With Dun Wang, we discussed the GALEX photon project; his job is to see what about the photons is available at MAST, if anything, especially anything about the focal-plane coordinates at which they were detected (as opposed to celestial-sphere coordinates). This was followed by lunch at facebook with Yann LeCun.
2014-06-13
raw data, uv flares
First thing in the morning, I broke it to Jeffrey Mei that his results on spectral features associated with MW dust are almost certainly strongly affected by the SDSS spectroscopic calibration pipeline. He took it well, and we realized that we can just re-run our analysis on the completely uncalibrated spectrograph counts! This might just work. He is tasked with understanding how to access the raw counts from the SDSS-III spectroscopic pipeline.
At arXiv coffee, Patel summarized two papers by Gezari and collaborators on discoveries in GALEX and PanSTARRS time-domain data: A shock breakout flash at the start of a supernova and a putative tidal-disruption flare from a star destroyed by a close encounter with a black hole. These results provide a strict lower limit to what we might find in a search of the GALEX photon list.
2014-06-11
flares in GALEX; non-Gaussian Processes
I spent an hour this morning with Patel, discussing possible projects with the GALEX photon catalog. We tentatively decided to look for flashes or short-lived brightness increases, either on top of known sources or else in isolated regions. This project is interesting in itself, exercises the catalog, and also provides useful information for improving calibration and the instrument model.

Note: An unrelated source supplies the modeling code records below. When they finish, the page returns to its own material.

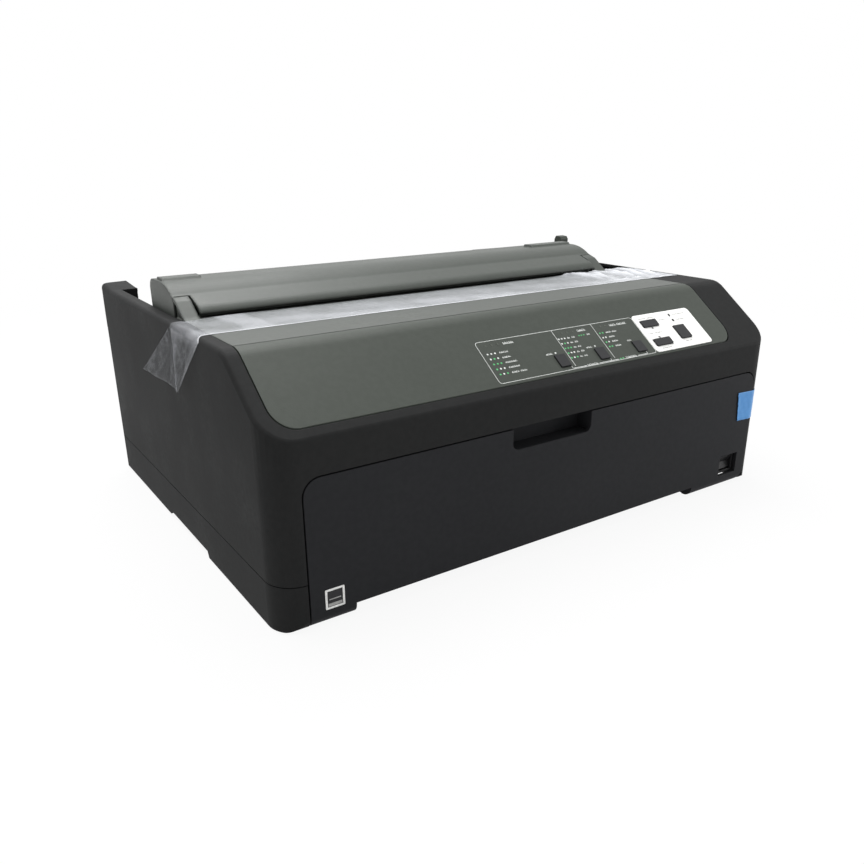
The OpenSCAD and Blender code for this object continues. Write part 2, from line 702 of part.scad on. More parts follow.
module printer_cover() {
  y0 = bend_top_y + lid_gap;
  y1 = hood_y0 + 14;
  color([0.2, 0.205, 0.2]) {
    block(cover_x, [y0, y1], [frame_z - cover_t, frame_z]);
    // stiffening lip under the lid
    block([cover_x[0] + 4, cover_x[1] - 4], [y0 + 3, y0 + 5], [frame_z - 7, frame_z - cover_t]);
    for (s = [0, 1]) {
      // end arm, a strip that climbs beside the hood
      x = s == 0 ? [cover_x[0], cover_x[0] + arm_w] : [cover_x[1] - arm_w, cover_x[1]];
      along_x(x) polygon([[hood_y0 - 4, frame_z], [hood_y0 - 1, frame_z + 1.5],
        [hood_y0 + 12, hood_z0 + 7.3], [slit_y - 0.6, hood_z0 + 9.4], [slit_y - 0.6, hood_z0 + 7],
        [hood_y0 + 12.6, hood_z0 + 4.9], [hood_y0 + 2, frame_z - 0.1], [hood_y0 - 4, frame_z - 1]]);
      // web under the hood, with its hinge pin
      along_x(web_x[s]) intersection() {
        polygon(concat([[hood_y0, cheek_z]], hood_line(hood_t + 0.1),
          [[hood_y3 - hood_t - 0.2, cheek_z - 0.3], [cover_axis_y + 6, cheek_z - 0.3],
          [cover_axis_y + 6, cover_axis_z - 5], [cover_axis_y - 8, cover_axis_z - 5],
          [hood_y0 + 20, frame_z - 7]]));
        translate([slit_y - 7, 0]) square([hood_y3, hood_z1 + 9]);
      }
      p = s == 0 ? [cover_x[0] - wall - 0.6, web_x[0][1]] : [web_x[1][0], cover_x[1] + wall + 0.6];
      rod_x(p, cover_axis_y, cover_axis_z, 3);
      b = s == 0 ? [cover_x[0], web_x[0][0]] : [web_x[1][1], cover_x[1]];
      rod_x(b, cover_axis_y, cover_axis_z, 4.6);
    }
  }
}

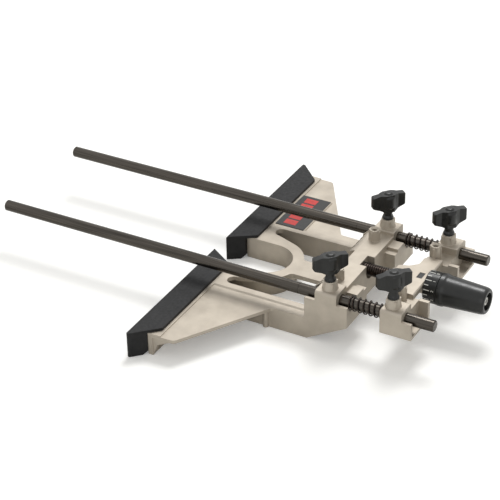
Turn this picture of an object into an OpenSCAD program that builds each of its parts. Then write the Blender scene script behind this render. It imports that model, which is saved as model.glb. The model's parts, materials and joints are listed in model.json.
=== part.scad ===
// Parallel edge guide for a router: a fence on two guide rods, with a fine adjuster between
// the guide casting and the bridge casting. All sizes are millimetres.
// Construction runs along X from the fence face (x = 0) towards the adjuster, Z is up from the work.

/* [Guide rods] */
// Diameter of each guide rod
rod_d = 10; // [8:0.5:11]
// Length of each guide rod
rod_length = 425; // [425:1:800]
// Distance between the two rod axes
rod_spacing = 112; // [106:1:122]
// Height of the rod axes above the work
rod_height = 41; // [40:0.5:44]
// Length of rod that stands out past the bridge, at the adjuster's side
rod_tail = 17; // [4:0.5:25]
// Chamfer on the rod ends
rod_chamfer = 0.8; // [0.2:0.1:2]
// Distance of a rod's setting line in front of the guide casting's block
line_gap = 8; // [4:0.5:20]
// Width of the setting line, a shallow groove turned round the rod
line_w = 1.2; // [0.8:0.1:2]
// Depth of the setting line
line_depth = 0.3; // [0.2:0.1:0.6]

/* [Fence] */
// Whole width of the fence, over both shoes
fence_w = 319; // [310:1:360]
// Gap between the two shoes
fence_gap = 21.4; // [16:0.2:30]
// Depth of a shoe in front of the casting's wall
shoe_depth = 14.2; // [11:0.1:18]
// Reach of the shoe's top flange over the casting's plate
flange_reach = 9.6; // [5:0.1:12]
// Thickness of the shoe's top flange
flange_t = 2.7; // [1:0.1:3.5]
// Wall of the shoe moulding
shoe_wall = 2.6; // [2:0.1:3.5]
// Chamfer on the shoe's lower rear edge
shoe_chamfer = 3.2; // [1:0.1:4]
// Splay of the shoes beside the gap: sideways step for each millimetre of depth
gap_splay = 0.655; // [0.3:0.005:0.8]
// Splay of the shoes' outer ends
outer_splay = 0.98; // [0.6:0.01:1.1]
// Radius of the corner between a shoe's outer end and the fence face
shoe_corner_r = 2; // [1:0.1:2.5]
// Pitch of the ribs inside a shoe
shoe_rib_pitch = 25; // [18:1:36]
// Thickness of the ribs inside a shoe
shoe_rib_t = 2; // [1.5:0.1:3]
// Height of the pockets' roof below the casting's plate
shoe_roof_drop = 1; // [0.5:0.1:2]

/* [Shoe screws] */
// Diameter of a shoe screw's shank
screw_d = 3.5; // [3:0.1:4]
// Diameter of its countersunk head
screw_head_d = 7; // [6:0.1:8]
// Length of a shoe screw
screw_length = 13; // [10:0.5:15]
// Number of screws in each shoe
screws_per_shoe = 3; // [2:1:4]
// Distance of the innermost screw from the gap between the shoes
screw_inset_in = 22; // [15:1:30]
// Distance of the outermost screw from the fence's end
screw_inset_out = 32; // [26:1:40]

/* [Guide casting] */
// Height of the casting's raised edges above the work
plate_top = 21.2; // [19:0.1:24]
// Thickness of the plate
plate_t = 4.2; // [3.4:0.1:5]
// Step down from the raised edges to the webs
web_drop = 1; // [0.6:0.1:2]
// Width of the raised strip behind the shoe's flange
edge_strip_w = 2.5; // [1:0.1:5]
// Wall that the shoes are screwed to
back_wall_t = 4.5; // [3.5:0.1:6]
// Other walls of the casting
wall_t = 3.6; // [3:0.1:4.5]
// Half width over the casting's two wings
wing_half = 147; // [135:0.5:150]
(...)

At group meeting, Vakili showed a variant of a Gaussian Process, in which the latent function is still drawn from a Gaussian, but the data are related to the latent function by a fatter-tailed (t) distribution. He showed a beautiful simulation and output in which outliers totally mess up a Gaussian Process fit but are just straight-up ignored by the modified method. At this point, I don't even remember what the method is called, but it is extremely relevant to the quasar-fitting work by Mykytyn.